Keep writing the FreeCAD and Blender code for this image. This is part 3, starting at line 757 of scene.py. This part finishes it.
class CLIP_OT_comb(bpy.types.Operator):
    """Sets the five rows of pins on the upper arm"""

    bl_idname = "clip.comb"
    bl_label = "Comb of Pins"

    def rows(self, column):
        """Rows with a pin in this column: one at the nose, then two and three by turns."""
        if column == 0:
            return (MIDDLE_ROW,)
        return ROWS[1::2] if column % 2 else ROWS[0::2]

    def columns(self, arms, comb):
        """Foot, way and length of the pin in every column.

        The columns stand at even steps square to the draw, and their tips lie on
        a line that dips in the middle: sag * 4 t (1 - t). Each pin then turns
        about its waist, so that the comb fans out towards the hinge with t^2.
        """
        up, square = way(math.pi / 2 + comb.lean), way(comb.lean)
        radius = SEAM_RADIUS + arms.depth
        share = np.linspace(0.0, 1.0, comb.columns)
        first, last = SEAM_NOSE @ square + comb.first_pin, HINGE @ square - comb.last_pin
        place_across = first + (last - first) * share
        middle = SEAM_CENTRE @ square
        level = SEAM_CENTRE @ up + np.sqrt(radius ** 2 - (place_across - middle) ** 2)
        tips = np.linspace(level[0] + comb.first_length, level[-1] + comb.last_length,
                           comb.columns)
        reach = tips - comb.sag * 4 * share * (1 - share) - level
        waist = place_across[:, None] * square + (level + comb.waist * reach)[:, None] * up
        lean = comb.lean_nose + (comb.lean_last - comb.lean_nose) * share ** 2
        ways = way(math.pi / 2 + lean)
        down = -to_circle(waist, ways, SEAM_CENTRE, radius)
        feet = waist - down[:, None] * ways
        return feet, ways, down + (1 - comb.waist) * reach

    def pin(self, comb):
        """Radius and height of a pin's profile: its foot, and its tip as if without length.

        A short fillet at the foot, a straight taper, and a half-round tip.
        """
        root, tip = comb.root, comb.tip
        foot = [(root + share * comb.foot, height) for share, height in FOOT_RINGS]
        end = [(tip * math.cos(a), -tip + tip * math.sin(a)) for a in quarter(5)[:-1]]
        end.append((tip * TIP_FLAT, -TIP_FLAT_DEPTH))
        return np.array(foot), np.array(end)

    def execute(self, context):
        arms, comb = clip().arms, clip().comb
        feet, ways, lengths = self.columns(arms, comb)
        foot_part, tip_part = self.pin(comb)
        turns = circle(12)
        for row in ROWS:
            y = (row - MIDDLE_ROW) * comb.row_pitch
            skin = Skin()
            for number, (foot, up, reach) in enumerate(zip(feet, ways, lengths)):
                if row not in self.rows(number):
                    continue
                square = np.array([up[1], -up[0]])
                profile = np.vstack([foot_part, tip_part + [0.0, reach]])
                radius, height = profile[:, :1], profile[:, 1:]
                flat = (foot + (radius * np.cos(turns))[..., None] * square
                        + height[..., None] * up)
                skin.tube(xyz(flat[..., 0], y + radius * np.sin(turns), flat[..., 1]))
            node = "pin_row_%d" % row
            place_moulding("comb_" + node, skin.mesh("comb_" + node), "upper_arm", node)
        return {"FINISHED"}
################
THE EXERCISE ▸
Reproduce the listing above word for word.

ANSWER TO THIS EXERCISE ▸
Keep writing the FreeCAD and Blender code for this image. This is part 3, starting at line 757 of scene.py. This part finishes it.
class CLIP_OT_comb(bpy.types.Operator):
    """Sets the five rows of pins on the upper arm"""

    bl_idname = "clip.comb"
    bl_label = "Comb of Pins"

    def rows(self, column):
        """Rows with a pin in this column: one at the nose, then two and three by turns."""
        if column == 0:
            return (MIDDLE_ROW,)
        return ROWS[1::2] if column % 2 else ROWS[0::2]

    def columns(self, arms, comb):
        """Foot, way and length of the pin in every column.

        The columns stand at even steps square to the draw, and their tips lie on
        a line that dips in the middle: sag * 4 t (1 - t). Each pin then turns
        about its waist, so that the comb fans out towards the hinge with t^2.
        """
        up, square = way(math.pi / 2 + comb.lean), way(comb.lean)
        radius = SEAM_RADIUS + arms.depth
        share = np.linspace(0.0, 1.0, comb.columns)
        first, last = SEAM_NOSE @ square + comb.first_pin, HINGE @ square - comb.last_pin
        place_across = first + (last - first) * share
        middle = SEAM_CENTRE @ square
        level = SEAM_CENTRE @ up + np.sqrt(radius ** 2 - (place_across - middle) ** 2)
        tips = np.linspace(level[0] + comb.first_length, level[-1] + comb.last_length,
                           comb.columns)
        reach = tips - comb.sag * 4 * share * (1 - share) - level
        waist = place_across[:, None] * square + (level + comb.waist * reach)[:, None] * up
        lean = comb.lean_nose + (comb.lean_last - comb.lean_nose) * share ** 2
        ways = way(math.pi / 2 + lean)
        down = -to_circle(waist, ways, SEAM_CENTRE, radius)
        feet = waist - down[:, None] * ways
        return feet, ways, down + (1 - comb.waist) * reach

    def pin(self, comb):
        """Radius and height of a pin's profile: its foot, and its tip as if without length.

        A short fillet at the foot, a straight taper, and a half-round tip.
        """
        root, tip = comb.root, comb.tip
        foot = [(root + share * comb.foot, height) for share, height in FOOT_RINGS]
        end = [(tip * math.cos(a), -tip + tip * math.sin(a)) for a in quarter(5)[:-1]]
        end.append((tip * TIP_FLAT, -TIP_FLAT_DEPTH))
        return np.array(foot), np.array(end)

    def execute(self, context):
        arms, comb = clip().arms, clip().comb
        feet, ways, lengths = self.columns(arms, comb)
        foot_part, tip_part = self.pin(comb)
        turns = circle(12)
        for row in ROWS:
            y = (row - MIDDLE_ROW) * comb.row_pitch
            skin = Skin()
            for number, (foot, up, reach) in enumerate(zip(feet, ways, lengths)):
                if row not in self.rows(number):
                    continue
                square = np.array([up[1], -up[0]])
                profile = np.vstack([foot_part, tip_part + [0.0, reach]])
                radius, height = profile[:, :1], profile[:, 1:]
                flat = (foot + (radius * np.cos(turns))[..., None] * square
                        + height[..., None] * up)
                skin.tube(xyz(flat[..., 0], y + radius * np.sin(turns), flat[..., 1]))
            node = "pin_row_%d" % row
            place_moulding("comb_" + node, skin.mesh("comb_" + node), "upper_arm", node)
        return {"FINISHED"}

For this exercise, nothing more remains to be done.